# Exercise
Return all the data, word for word.

# Provided material

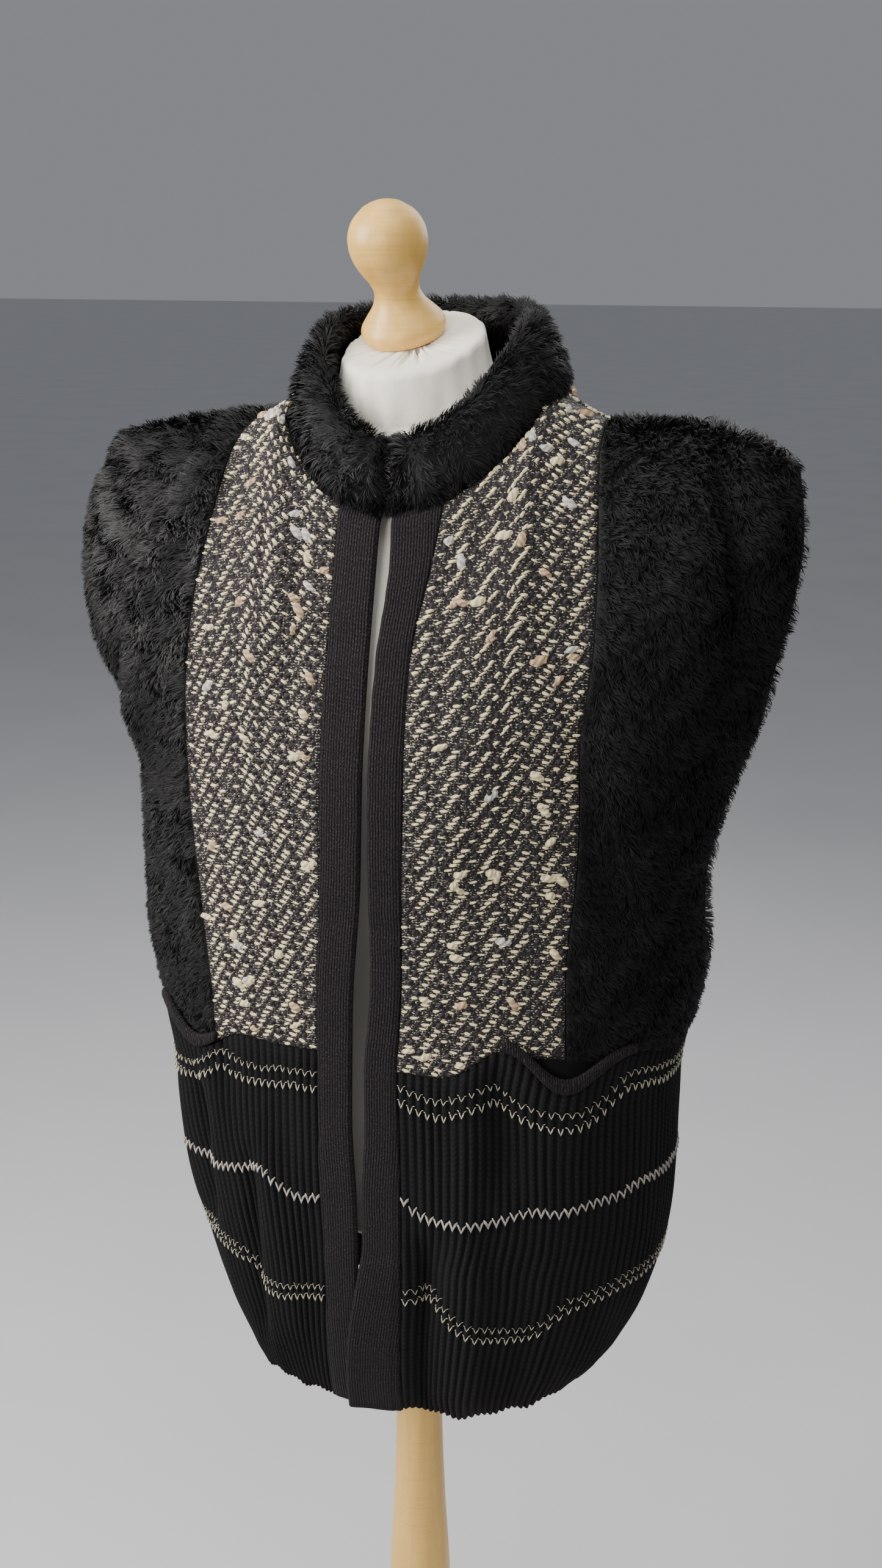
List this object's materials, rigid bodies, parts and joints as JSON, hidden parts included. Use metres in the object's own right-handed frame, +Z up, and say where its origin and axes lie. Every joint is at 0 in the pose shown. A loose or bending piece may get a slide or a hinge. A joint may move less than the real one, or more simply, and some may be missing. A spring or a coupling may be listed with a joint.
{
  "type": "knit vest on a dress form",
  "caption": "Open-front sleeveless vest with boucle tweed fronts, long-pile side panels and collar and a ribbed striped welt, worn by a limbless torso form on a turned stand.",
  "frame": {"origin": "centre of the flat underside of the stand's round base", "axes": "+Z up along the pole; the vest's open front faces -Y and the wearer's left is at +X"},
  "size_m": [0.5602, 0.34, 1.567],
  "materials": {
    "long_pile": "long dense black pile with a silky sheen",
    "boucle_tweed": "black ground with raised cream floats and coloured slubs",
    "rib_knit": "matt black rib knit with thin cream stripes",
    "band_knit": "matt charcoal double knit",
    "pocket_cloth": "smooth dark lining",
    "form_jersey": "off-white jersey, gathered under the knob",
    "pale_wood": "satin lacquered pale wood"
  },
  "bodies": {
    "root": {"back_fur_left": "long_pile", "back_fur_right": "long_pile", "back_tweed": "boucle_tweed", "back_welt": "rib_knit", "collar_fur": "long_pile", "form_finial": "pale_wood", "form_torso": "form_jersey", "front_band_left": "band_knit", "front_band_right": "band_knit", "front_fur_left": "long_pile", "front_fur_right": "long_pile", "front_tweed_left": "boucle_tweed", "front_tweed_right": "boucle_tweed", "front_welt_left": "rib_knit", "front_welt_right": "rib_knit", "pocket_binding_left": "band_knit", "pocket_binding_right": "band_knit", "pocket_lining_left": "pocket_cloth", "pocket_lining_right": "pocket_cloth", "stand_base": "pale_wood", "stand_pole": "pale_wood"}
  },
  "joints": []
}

# Written solution
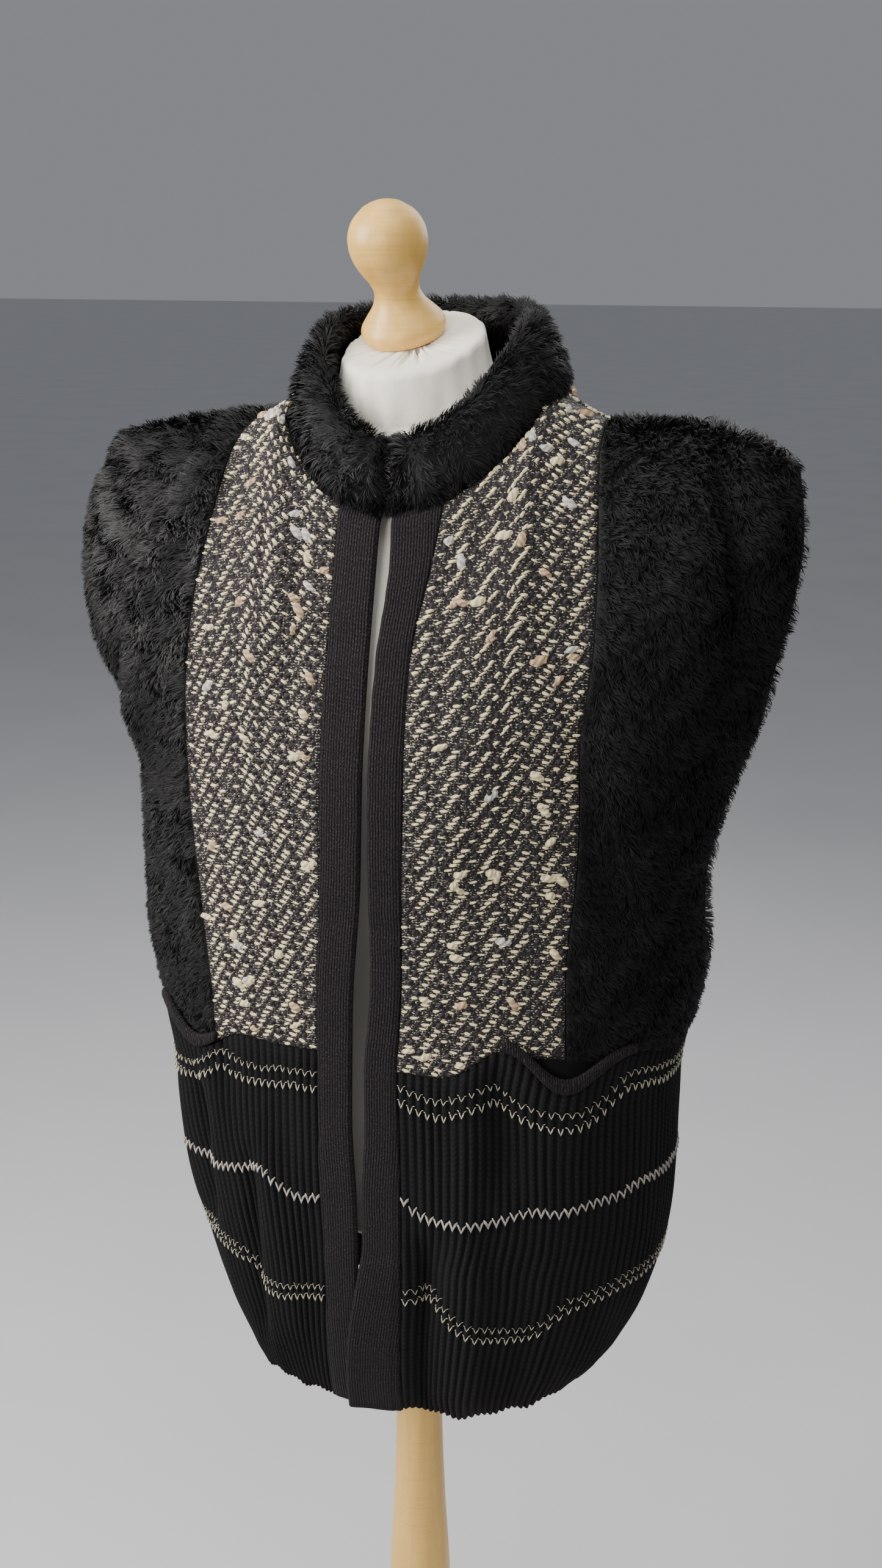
List this object's materials, rigid bodies, parts and joints as JSON, hidden parts included. Use metres in the object's own right-handed frame, +Z up, and say where its origin and axes lie. Every joint is at 0 in the pose shown. A loose or bending piece may get a slide or a hinge. A joint may move less than the real one, or more simply, and some may be missing. A spring or a coupling may be listed with a joint.
{
  "type": "knit vest on a dress form",
  "caption": "Open-front sleeveless vest with boucle tweed fronts, long-pile side panels and collar and a ribbed striped welt, worn by a limbless torso form on a turned stand.",
  "frame": {"origin": "centre of the flat underside of the stand's round base", "axes": "+Z up along the pole; the vest's open front faces -Y and the wearer's left is at +X"},
  "size_m": [0.5602, 0.34, 1.567],
  "materials": {
    "long_pile": "long dense black pile with a silky sheen",
    "boucle_tweed": "black ground with raised cream floats and coloured slubs",
    "rib_knit": "matt black rib knit with thin cream stripes",
    "band_knit": "matt charcoal double knit",
    "pocket_cloth": "smooth dark lining",
    "form_jersey": "off-white jersey, gathered under the knob",
    "pale_wood": "satin lacquered pale wood"
  },
  "bodies": {
    "root": {"back_fur_left": "long_pile", "back_fur_right": "long_pile", "back_tweed": "boucle_tweed", "back_welt": "rib_knit", "collar_fur": "long_pile", "form_finial": "pale_wood", "form_torso": "form_jersey", "front_band_left": "band_knit", "front_band_right": "band_knit", "front_fur_left": "long_pile", "front_fur_right": "long_pile", "front_tweed_left": "boucle_tweed", "front_tweed_right": "boucle_tweed", "front_welt_left": "rib_knit", "front_welt_right": "rib_knit", "pocket_binding_left": "band_knit", "pocket_binding_right": "band_knit", "pocket_lining_left": "pocket_cloth", "pocket_lining_right": "pocket_cloth", "stand_base": "pale_wood", "stand_pole": "pale_wood"}
  },
  "joints": []
}